Services and Applications Over the Trusted Network 5000-5599

In one embodiment of the present invention here are provided three ways in which actions and applications can be carried out over the trusted network. The three ways are

Direct connection

Connection through a trusted proxy

Delivery though relays

Example of actions and applications are, for example,

Electronic resource sharing

Communication

Data exchange

Service sharing

The implementation details will be described in the following sections. More specific examples of actions and applications are described in the embodiments of the present invention described herein.

Direct Connections (5000-5200)

Direct connections can be established through the Login process (0500-0599). Through the Searching process (4000-4999) a user can be connected directly to another trusted peer on the network. In this case, any actions and applications can be carried out directly between the two users in a Peer-to-Peer environment. In this case the trusted servers supply location information to allow the software clients of two trusted peers to connect but are otherwise not involved. FIG. 21 is a process diagram illustrating this connection and FIG. 22 is the corresponding flow chart detailing the steps required in this process. In FIG. 21, User A 1 is directly connected to User Z 7 and therefore can exchange services. With reference to FIG. 22, the details of the process are described as follows. In step 5002, User A 1 establishes a link with User Z 7 based on information supplied by trusted servers 3. Users A 1 and Z 7 must be within the same network and have defined N such that they both fall within N for each other. In step 5005 a session is established that connects the two users. In step 5010 User A 1 defines an end condition and starts a count for the end condition. The end condition can be, for example, a time for the connection to last or could be defined by the time to complete a file transfer, etc. In step 5012, User A 1 sends a request to User Z 7. In step 5015, the software client on User Z's 7 computing device performs the action requested by User A 1. In step 5017, User Z 7 sends a response back to User A 1. In step 5020, if there is an interruption, such as a sudden disconnection caused by a power failure, the software client on User A 1's computing device, in step 5025 creates a set point, which can be used to restart action on reconnection. In step 5030, the software client of User Z 7, continues the action requested by User A 1 until end point is reached. In step 5200, the end condition is satisfied and the session is ended.

Connection Through a Trusted Proxy (5200-5399)

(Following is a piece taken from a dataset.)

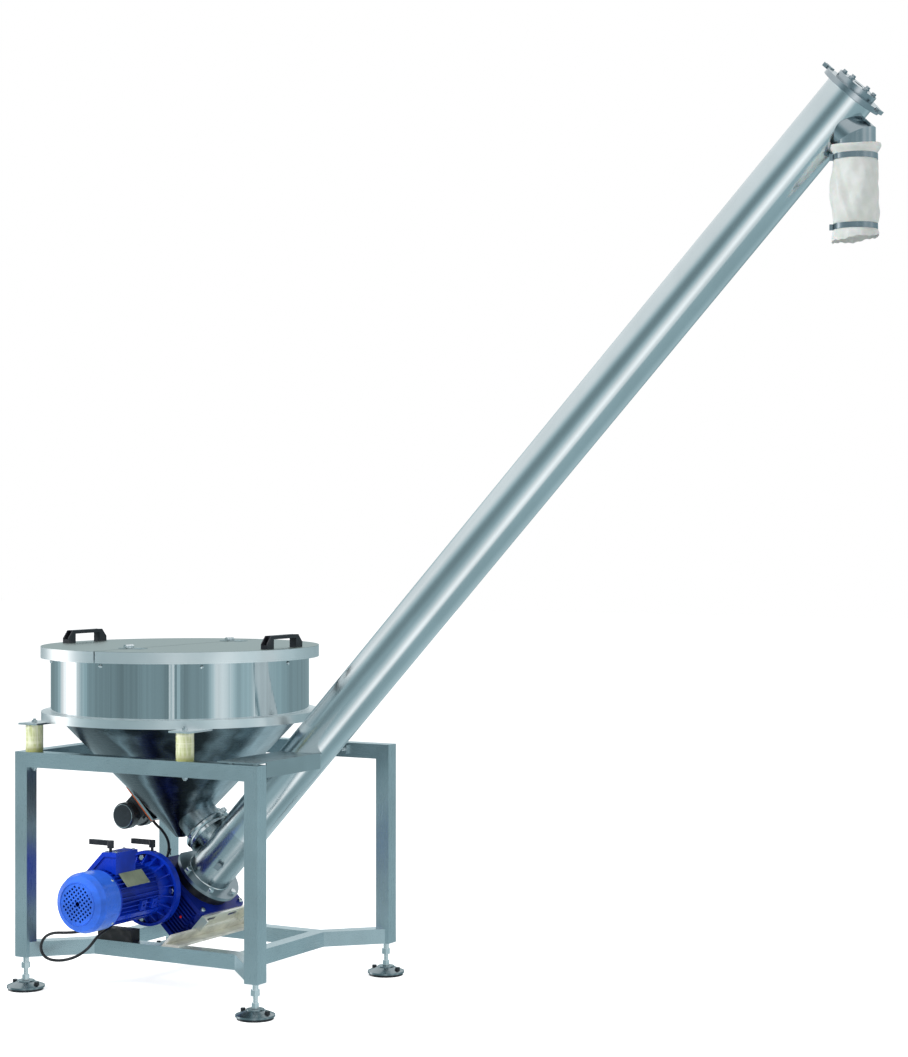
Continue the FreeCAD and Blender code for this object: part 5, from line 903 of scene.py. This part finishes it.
WORLD_BANDS = bands([
    (-180, 0.40), (-150, 0.28), (-132, 0.45), (-121, 1.0), (-111, 2.2), (-101, 2.2), (-94, 0.75),
    (-82, 0.44), (-68, 0.33), (-40, 0.30), (-24, 0.38), (-3, 0.30), (-1, 1.1), (1, 0.30),
    (4, 0.30), (5, 0.9), (7, 0.32), (27, 0.36), (39, 0.95),
    (49, 0.85), (58, 0.58), (70, 0.58), (80, 1.15), (92, 0.60), (107, 0.48), (124, 0.38), (152, 0.36),
])
FLOOR_BANDS = bands([
    (-180, 0.7), (-140, 0.6), (-60, 0.62), (-36, 0.50), (-23, 0.70), (-11, 1.1), (1, 1.6), (13, 1.0),
    (27, 0.54), (105, 0.50), (132, 0.62), (160, 0.72),
])


def in_view(tree):
    """One on rays from the camera, also those that went through something clear."""
    rays = add(tree, "ShaderNodeLightPath").outputs
    return calc(tree, "MAXIMUM", rays["Is Camera Ray"], rays["Is Transmission Ray"])


def make_world():
    """White where it is seen, plain grey as light, and the banded studio in reflections.

    The heights are parts of a direction that point up, from -1 for straight down.
    """
    plain, under_foot, dark_tint = (0.46, 0.47, 0.48), (0.30, 0.30, 0.30), (0.72, 1.0, 1.08)
    floor_full, floor_gone = -0.42, -0.10
    under_foot_full, under_foot_gone = -0.985, -0.90
    ceiling_start, ceiling_full = 0.02, 0.40
    dark_level, bright_level = 0.45, 1.15
    world = bpy.data.worlds.new("studio")
    bpy.context.scene.world = world
    world.use_nodes = True
    tree = world.node_tree
    tree.nodes.clear()
    direction = add(tree, "ShaderNodeTexCoord").outputs["Generated"]
    east, north, up = add(tree, "ShaderNodeSeparateXYZ", {0: direction}).outputs
    turn = share_between(tree, calc(tree, "ARCTAN2", east, north), -math.pi, math.pi)
    downward = spread(tree, up, floor_full, floor_gone, 1.0, 0.0)
    straight_down = spread(tree, up, under_foot_full, under_foot_gone, 1.0, 0.0)
    level = blend_colours(tree, downward, ramp(tree, turn, WORLD_BANDS), ramp(tree, turn, FLOOR_BANDS))
    level = blend_colours(tree, straight_down, level, under_foot)
    level = blend_colours(tree, spread(tree, up, ceiling_start, ceiling_full), level, WHITE)
    tint = blend_colours(tree, spread(tree, level, dark_level, bright_level), dark_tint, WHITE)
    studio = blend_colours(tree, 1.0, level, tint, "MULTIPLY")
    reflected = add(tree, "ShaderNodeLightPath").outputs["Is Glossy Ray"]
    colour = blend_colours(tree, reflected, plain, studio)
    colour = blend_colours(tree, in_view(tree), colour, WHITE)
    background = add(tree, "ShaderNodeBackground", {"Color": colour, "Strength": 1.0})
    output = add(tree, "ShaderNodeOutputWorld")
    link(tree, background.outputs[0], output.inputs["Surface"])


def lamp(name, place, aim, size, power):
    data = bpy.data.lights.new(name, "AREA")
    data.shape = "RECTANGLE"
    data.size, data.size_y = size
    data.energy = power
    light = bpy.data.objects.new(name, data)
    bpy.context.scene.collection.objects.link(light)
    light.location = place
    light.rotation_euler = (Vector(aim) - Vector(place)).to_track_quat("-Z", "Y").to_euler()
    light.visible_glossy = False


def make_lights():
    lamp("key", (-3.5, -5.5, 5.5), (0.3, 0, 1.0), (2.2, 2.2), power=430)
    lamp("fill", (6.5, -2.0, 3.0), (0.6, 0, 1.0), (3.0, 3.0), power=60)
    lamp("top", (0.8, 1.0, 6.5), (0.6, 0, 0.8), (4.0, 4.0), power=150)


def make_floor():
    """Pale matt floor that looks nearly as white as the world around it."""
    glow = 0.75
    bpy.ops.mesh.primitive_plane_add(size=60, location=(0, 0, 0))
    floor = bpy.context.object
    floor.name = "floor"
    material, tree, shader = new_material("pale_floor")
    shader.inputs["Roughness"].default_value = 0.9
    shader.inputs["Specular IOR Level"].default_value = 0.0
    specks = noise(tree, local(tree), 1.5, 2.0)
    tone = blend_colours(tree, specks, (0.80, 0.80, 0.80), (0.82, 0.82, 0.82))
    link(tree, tone, shader.inputs["Base Color"])
    link(tree, calc(tree, "MULTIPLY", in_view(tree), glow), shader.inputs["Emission Strength"])
    shader.inputs["Emission Color"].default_value = (1, 1, 1, 1)
    floor.data.materials.append(material)
    floor.visible_glossy = False


make_camera()
make_world()
make_lights()
make_floor()
MATERIALS = make_materials()
dress_nodes()
dress()

bpy.context.scene.view_settings.view_transform = "Standard"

In some cases, direct connections cannot be established between trusted peers on the network due to the presence of a firewall or other protective measures available on a network. In this case, the user must first request a connection to a trusted proxy server before connecting to the other user. A proxy is a service that allows clients to make indirect network connections to other users. A User connects to the proxy server, and then requests a connection, file, or other resource available on another trusted peer. The proxy provides the resource, possibly by connecting to the specified user, or by serving it from a cache. FIG. 23 is a process diagram illustrating this connection through a trusted proxy and FIG. 24 is the corresponding flow chart detailing the steps required. In FIG. 23, User A 1, who is behind a firewall 40, first connects to a proxy 30 and then requests a connection to User Z 7. The trusted servers 3 then direct User Z 7 to the appropriate proxy 30. The actions or operations can then be carried out through the proxy 30. The details of the process are described as follows. In step 5201, User A 1 performs a search as described in process 4000-4999 and receives the information that User Z 7 has the required service. In step 5202, User A 1 requests a proxy connection from the trusted servers 3 because User A 1 and User Z 7 cannot connect directly. In this example, a proxy 30 is a service that allows the software client to make indirect network connections to other users. User A 1 and User Z 7 must be related by N degree of separation. In step 5205, a session is established that connects the two users through the proxy 30. In step 5210 an end condition for the length of the session is defined. In step 5215 the requested action is performed by User Z 7 through the proxy 30. In step 5217, User Z 7 sends a response back to User A 1 via the proxy 30. Step 5220 governs the possibility of an interruption in the connection between Users A 1 and Z 7. If an interruption occurs, in step 5225 the software client of the initiator of the connection, in this case User A 1 creates a set point which can be used to restart action on reconnection. In step 5230, the action is continued until end condition is satisfied. In step 5399 the end condition is satisfied and the session is ended.

Delivery Through Relay (5400-5599)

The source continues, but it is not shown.